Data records

-------------------------

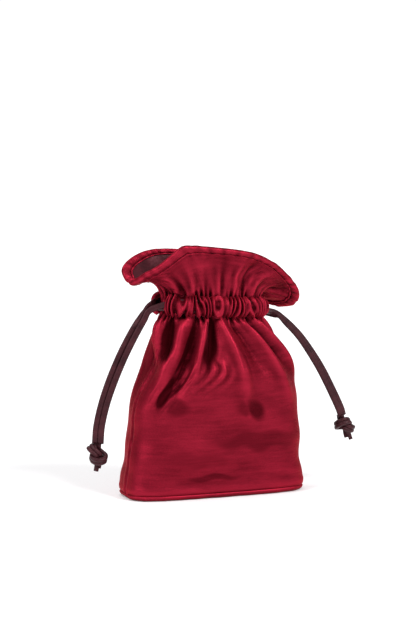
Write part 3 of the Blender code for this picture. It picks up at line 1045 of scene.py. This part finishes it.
def add_camera():
    """A long lens from the front left, a little above."""
    target = np.array((0.0, 0.0, 0.120))
    azimuth, elevation, distance = math.radians(-22.0), math.radians(7.0), 1.85
    away = np.array((
        math.sin(azimuth) * math.cos(elevation),
        -math.cos(azimuth) * math.cos(elevation),
        math.sin(elevation),
    ))
    right = np.array((math.cos(azimuth), math.sin(azimuth), 0.0))
    up = np.cross(away, right)
    data = bpy.data.cameras.new("camera")
    camera = bpy.data.objects.new("camera", data)
    bpy.context.scene.collection.objects.link(camera)
    camera.location = target + distance * away
    aim = target + 0.061 * up - 0.004 * right
    camera.rotation_euler = Vector(aim - np.array(camera.location)).to_track_quat("-Z", "Y").to_euler()
    data.lens = 36.0 * distance / 0.624
    data.sensor_width = 36.0
    data.clip_start = 0.05
    bpy.context.scene.camera = camera


def add_sun(name, towards, strength, softness):
    """A broad even light from a direction, its softness in degrees."""
    data = bpy.data.lights.new(name, "SUN")
    data.energy = strength
    data.angle = math.radians(softness)
    lamp = bpy.data.objects.new(name, data)
    lamp.rotation_euler = Vector(towards).to_track_quat("Z", "Y").to_euler()
    bpy.context.scene.collection.objects.link(lamp)


def add_studio():
    """A pale floor, a white surround and soft lamps."""
    scene = bpy.context.scene
    scene.view_settings.view_transform = "Standard"
    world = bpy.data.worlds.new("surround")
    world.use_nodes = True
    surround = world.node_tree.nodes["Background"]
    surround.inputs["Color"].default_value = (1.0, 1.0, 1.0, 1.0)
    seen = world.node_tree.nodes.new("ShaderNodeLightPath").outputs["Is Camera Ray"]
    strength = spread(world.node_tree.nodes, world.node_tree.links, seen, 0.0, 1.0, 0.32, 1.05)
    world.node_tree.links.new(strength, surround.inputs["Strength"])
    scene.world = world
    data = bpy.data.meshes.new("floor")
    half = 6.0
    data.from_pydata([(-half, -half, 0), (half, -half, 0), (half, half, 0), (-half, half, 0)], [], [(0, 1, 2, 3)])
    floor = bpy.data.objects.new("floor", data)
    scene.collection.objects.link(floor)
    material, _, _, shader = new_material("floor_white")
    settings(shader, Base_Color=(0.95, 0.95, 0.96, 1.0), Roughness=0.9, Specular_IOR_Level=0.1,
             Emission_Color=(1.0, 1.0, 1.0, 1.0), Emission_Strength=0.12)
    data.materials.append(material)
    add_sun("key", (0.55, -1.0, 0.95), 2.2, 20.0)
    add_sun("left", (-1.0, -0.35, 0.75), 1.5, 24.0)
    add_sun("top", (-0.15, 0.35, 1.0), 1.0, 40.0)


# ---------------------------------------------------------------- the pouch

def main():
    """Dress the frame."""
    add_camera()
    leather = leather_material("cord_leather")
    left_knot = add_knot("left", LEFT_ROUTE, 0.4, leather)
    add_drawstring("left", LEFT_ROUTE, LEFT_LEVEL, 0.0, leather)
    right_knot = add_knot("right", RIGHT_ROUTE, 2.2, leather)
    add_drawstring("right", RIGHT_ROUTE, RIGHT_LEVEL, 0.5, leather)
    add_studio()
    velvet = velvet_material("velvet")
    satin = satin_material("satin")
    cloth = solve_cloth()
    add_panels(cloth, velvet)
    add_linings(cloth, satin)
    add_base(cloth, velvet)
    add_binding(cloth, velvet)
    add_casings(velvet)


main()
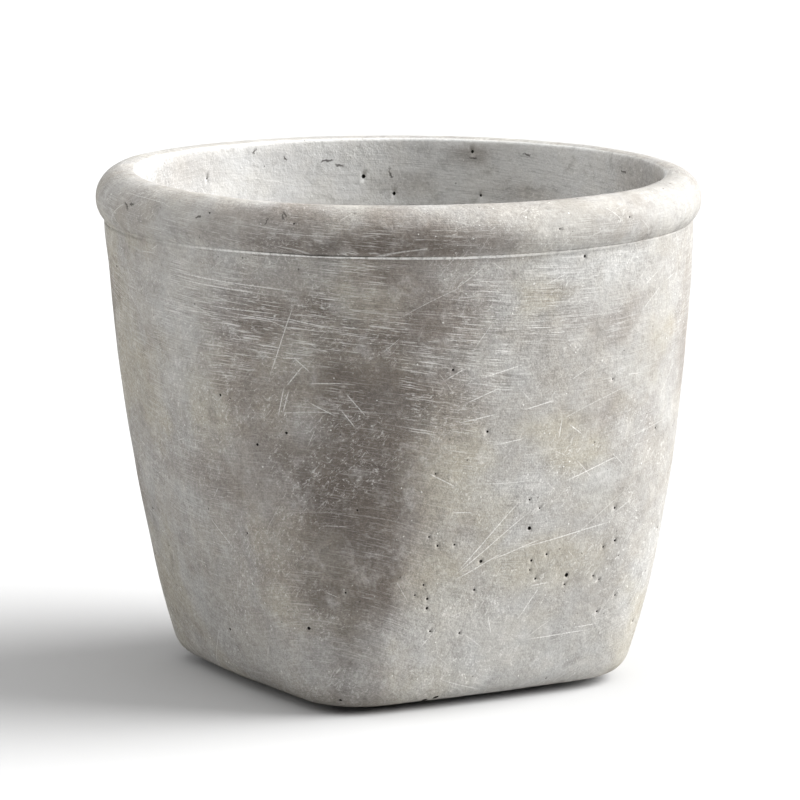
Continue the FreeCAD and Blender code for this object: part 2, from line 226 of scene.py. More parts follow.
# Pinholes, chips at the base and pinholes inside: degrees to the right of the camera, mm up,
# radius in mm.
PINHOLES = (
    (31, 64, 0.75), (19, 54, 0.6), (44, 45, 0.8), (33, 52, 0.45), (37, 54, 0.4), (35, 45, 0.4),
    (18, 43, 0.4), (44, 41, 0.35), (56, 55, 0.45), (54, 67, 0.4), (73, 56, 0.35), (30, 74, 0.35),
    (33, 71, 0.3), (33, 49, 0.3), (53, 53, 0.35), (52, 44, 0.35), (54, 41, 0.3), (56, 29, 0.35),
    (60, 34, 0.35), (70, 23, 0.3), (8, 61, 0.4), (6, 64, 0.35), (12, 60, 0.35), (5, 47, 0.4),
    (3, 43, 0.35), (6, 41, 0.5), (6, 38, 0.5), (15, 28, 0.35), (7, 29, 0.35), (18, 101, 0.45),
    (7, 86, 0.35), (64, 94, 0.3), (10, 122, 0.4), (48, 114, 0.3), (37, 158, 0.5), (47, 170, 0.35),
    (30, 169, 0.3), (-39, 110, 0.5), (-23, 101, 0.5), (-30, 95, 0.5), (-21, 32, 0.65),
    (-54, 23, 0.55), (-15, 6, 0.55), (-36, 62, 0.35), (-12, 46, 0.35), (-50, 68, 0.3),
    (-9, 75, 0.35), (-20, 172, 0.35), (-38, 173, 0.35),
)
CHIPS = ((7.5, 3.5, 1.25), (10, 4, 1.1), (8.5, 1.5, 1.0))
INNER_PINHOLES = (
    (181, 156, 0.7), (188, 164, 0.8), (229, 165, 0.35), (161, 156, 0.5), (163, 171, 0.6),
)


# ---------------------------------------------------------------- the pot's surface
def wall_shape(share):
    """Half width, corner radius and face radius of the wall, by share of the way down."""
    width = (SHOULDER_RADIUS - TAPER_LEAN * share - TAPER_CURVE * share ** 2
             - TAPER_TUCK * share ** TUCK_POWER)
    corner = SHOULDER_RADIUS + (BASE_CORNER - SHOULDER_RADIUS) * share ** CORNER_POWER
    blend = share ** FACE_POWER
    face = 1 / ((1 - blend) / SHOULDER_RADIUS + blend / BASE_FACE)
    return width, corner, face


def section(angles, width, corner, face):
    """Distance from the axis of a rounded square of four face arcs and four corner arcs."""
    face_x = width - face
    if face - corner < TINY:
        return np.full(len(angles), width)
    corner_x = (face_x + math.sqrt(2 * (face - corner) ** 2 - face_x ** 2)) / 2
    reach = face / (face - corner)
    joint = math.atan2(corner_x * reach, face_x + (corner_x - face_x) * reach)
    quarter = math.pi / 2
    off = np.abs((angles + quarter / 2) % quarter - quarter / 2)
    on_face = face_x * np.cos(off) + np.sqrt(face ** 2 - (face_x * np.sin(off)) ** 2)
    middle = corner_x * (np.cos(off) + np.sin(off))
    under = np.maximum(middle ** 2 - (2 * corner_x ** 2 - corner ** 2), 0)
    on_corner = middle + np.sqrt(under)
    return np.where(off <= joint, on_face, on_corner)


def wall_ring(angles, height, inset):
    """The wall's section at a height, drawn in by inset all round."""
    share = min(max((SHOULDER_Z - height) / SHOULDER_HEIGHT, 0), 1)
    width, corner, face = wall_shape(share)
    return section(angles, width - inset, corner - inset, face - inset)


def even_steps(start, end, count):
    """count values from start towards end, without start."""
    return [start + (end - start) * (i + 1) / count for i in range(count)]


def heel_rings(angles, radius, inset, floor_z, count):
    """Rounding between a level floor and the wall: (radii, height) of each ring, upwards."""
    top = floor_z + radius
    rise = 0.001
    above, below = (wall_ring(angles[:1], top + step, inset)[0] for step in (rise, 0))
    slope = (above - below) / rise
    turn = math.pi / 2 - math.atan(slope)
    touch_z = floor_z + radius * (1 - math.cos(turn))
    rings = []
    for step in range(count + 1):
        phi = turn * step / count
        draw_in = inset + radius * (math.sin(turn) - math.sin(phi))
        height = floor_z + radius * (1 - math.cos(phi))
        rings.append((wall_ring(angles, touch_z, draw_in), height))
    return rings, touch_z


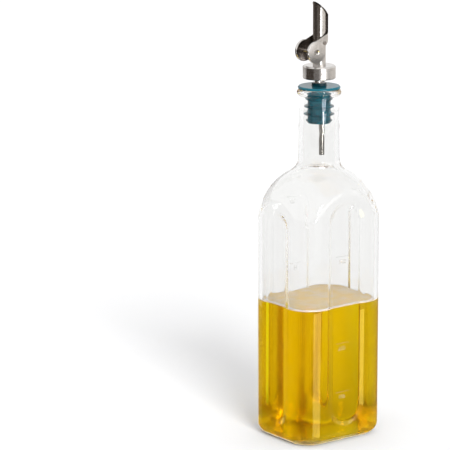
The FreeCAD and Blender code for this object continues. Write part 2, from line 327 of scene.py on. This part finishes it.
# %% [markdown]
# ## The glass
# The bottle is blown into a mould: a rounded rectangle that ends in four arches
# under a dome, with a shallow panel sunk in each wall and a cavity that follows it.
# It could be rebuilt from a cage of quads, but the solid already holds the exact
# wall, and glass shows every tenth of a millimetre of it. So the piece is a merged
# copy of the solid.
#
# The lip is the exception, because it bends light so strongly that the solid's
# facets would show. The copy is cut through the neck, a fine section of neck and lip
# is spun on the same radii, and the two are bridged outside and inside.

# %% Glass with its finely turned lip
CUT_HEIGHT = 232.0
NECK_OUT, NECK_IN, BETWEEN_WALLS = 14.030, 10.929, 12.5
LIP_BEAD, LIP_MOUTH = ((13.0, 243.6), 2.4), ((11.5, 245.2), 0.8)


def arc(centre, radius, start, end, steps):
    """Points (radius, height) on an arc, angles in degrees."""
    turns = [math.radians(start + (end - start) * i / steps) for i in range(steps + 1)]
    return [(centre[0] + radius * math.cos(t), centre[1] + radius * math.sin(t)) for t in turns]


def turn_the_lip(bm):
    """Swap the coarse triangles above the cut for a finely turned neck and lip."""
    whole = bm.verts[:] + bm.edges[:] + bm.faces[:]
    bmesh.ops.bisect_plane(bm, geom=whole, dist=1e-7, plane_co=(0, 0, CUT_HEIGHT * MM),
                           plane_no=(0, 0, 1), clear_outer=True)
    below = [e for e in bm.edges if len(e.link_faces) == 1]
    section = [(NECK_OUT, CUT_HEIGHT + 1), *arc(*LIP_BEAD, -68, 90, 14),
               *arc(*LIP_MOUTH, 90, 180, 6), (NECK_IN, CUT_HEIGHT + 1)]
    dots = [bm.verts.new((r * MM, 0, z * MM)) for r, z in section]
    wires = [bm.edges.new(pair) for pair in zip(dots, dots[1:])]
    bmesh.ops.spin(bm, geom=dots + wires, cent=(0, 0, 0), axis=(0, 0, 1), angle=math.tau,
                   steps=144, use_merge=True, use_duplicate=False)
    over = (CUT_HEIGHT + 0.5) * MM
    bmesh.ops.remove_doubles(bm, verts=[v for v in bm.verts if v.co.z > over], dist=1e-6)
    above = [e for e in bm.edges if len(e.link_faces) == 1 and e.verts[0].co.z > over]
    for low, high in ((0, BETWEEN_WALLS), (BETWEEN_WALLS, 99)):
        loops = [e for e in below + above
                 if low * MM < e.verts[0].co.to_2d().length < high * MM]
        bmesh.ops.bridge_loops(bm, edges=loops)
    bmesh.ops.recalc_face_normals(bm, faces=bm.faces)
    print("open edges left:", sum(len(e.link_faces) != 2 for e in bm.edges))


glass_bm = copy_of("bottle_glass")
turn_the_lip(glass_bm)
shade(glass_bm, 50)

# %% [markdown]
# ### Which glass goes where
# One bottle needs all four kinds of glass. Separate shells for them would leave
# seams, which glass shows at once. So the mesh stays whole, and each face takes its
# finish from where it lies and which way it looks: the wet one where an inward face
# touches the oil or lines the neck, and the lip's own two above its start.

# %% Finishes on the glass
CLEAR, WET, LIP, LIP_INSIDE = 0, 1, 2, 3
NECK_FOOT, NECK_TOP, NECK_RADIUS, LIP_START = 180, 245, 12, 236
NEAR = 1e-4
oil_low, oil_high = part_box("oil")


def glass_slot(face):
    """The finish for a face of the glass, from its place and direction."""
    spot = face.calc_center_median()
    inward = face.normal.x * spot.x + face.normal.y * spot.y < -1e-6 or face.normal.z > 0.5
    by_oil = (oil_low.x - NEAR < spot.x < oil_high.x + NEAR
              and oil_low.y - NEAR < spot.y < oil_high.y + NEAR
              and oil_low.z - NEAR < spot.z < oil_high.z)
    in_neck = (NECK_FOOT * MM < spot.z < NECK_TOP * MM
               and spot.to_2d().length < NECK_RADIUS * MM)
    no_mirror = inward and (by_oil or in_neck)
    if spot.z > LIP_START * MM:
        return LIP_INSIDE if no_mirror else LIP
    return WET if no_mirror else CLEAR


for face in glass_bm.faces:
    face.material_index = glass_slot(face)
bottle = new_piece("glass_bottle", glass_bm, "bottle", ["bottle_glass"], glass_finish)
for material in (wet_glass, lip_glass, lip_inside):
    bottle.data.materials.append(material)
finish_normals(bottle)
print("faces without a mirror:",
      sum(p.material_index in (WET, LIP_INSIDE) for p in bottle.data.polygons))

# %% [markdown]
# ## The oil
# The oil fills the cavity up to its level. Its solid stops at the glass, and a
# surface that only touches the wall shows as a film of air. A liquid simulation would
# settle to the same flat body, so the solid is copied and each vertex moves outwards
# by a fifth of a millimetre, into the wall. At the level itself the move follows only
# the walls beside it, so that the top stays flat.

# %% Oil that reaches into the wall
INTO_WALL, BELOW_LEVEL = 0.2, 0.1

oil_bm = copy_of("oil")
oil_bm.normal_update()
level = oil_high.z
whole = oil_bm.verts[:] + oil_bm.edges[:] + oil_bm.faces[:]
bmesh.ops.bisect_plane(oil_bm, geom=whole, dist=1e-7,
                       plane_co=(0, 0, level - BELOW_LEVEL * MM), plane_no=(0, 0, 1))
oil_bm.normal_update()
for vert in oil_bm.verts:
    out = Vector((vert.normal.x, vert.normal.y, min(vert.normal.z, 0.0)))
    if vert.co.z > level - 1e-5:
        sides = [f.normal for f in vert.link_faces if abs(f.normal.z) < 0.5]
        out = sum(sides, Vector()) if sides else Vector()
    if out.length > 0.01:
        vert.co += out.normalized() * INTO_WALL * MM
print("oil level, mm:", round(level / MM, 2), "vertices:", len(oil_bm.verts))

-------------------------

**Problem requirements**
Everything from the first line through the line containing "bpy.context.scene.collection.objects.link(lamp)" should be quoted exactly, and nothing beyond it.

**Reply**
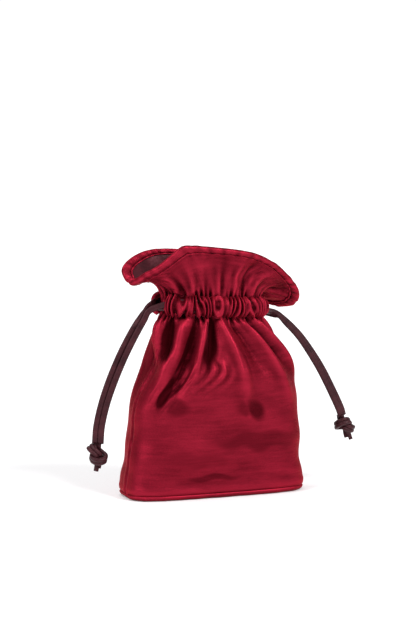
Write part 3 of the Blender code for this picture. It picks up at line 1045 of scene.py. This part finishes it.
def add_camera():
    """A long lens from the front left, a little above."""
    target = np.array((0.0, 0.0, 0.120))
    azimuth, elevation, distance = math.radians(-22.0), math.radians(7.0), 1.85
    away = np.array((
        math.sin(azimuth) * math.cos(elevation),
        -math.cos(azimuth) * math.cos(elevation),
        math.sin(elevation),
    ))
    right = np.array((math.cos(azimuth), math.sin(azimuth), 0.0))
    up = np.cross(away, right)
    data = bpy.data.cameras.new("camera")
    camera = bpy.data.objects.new("camera", data)
    bpy.context.scene.collection.objects.link(camera)
    camera.location = target + distance * away
    aim = target + 0.061 * up - 0.004 * right
    camera.rotation_euler = Vector(aim - np.array(camera.location)).to_track_quat("-Z", "Y").to_euler()
    data.lens = 36.0 * distance / 0.624
    data.sensor_width = 36.0
    data.clip_start = 0.05
    bpy.context.scene.camera = camera


def add_sun(name, towards, strength, softness):
    """A broad even light from a direction, its softness in degrees."""
    data = bpy.data.lights.new(name, "SUN")
    data.energy = strength
    data.angle = math.radians(softness)
    lamp = bpy.data.objects.new(name, data)
    lamp.rotation_euler = Vector(towards).to_track_quat("Z", "Y").to_euler()
    bpy.context.scene.collection.objects.link(lamp)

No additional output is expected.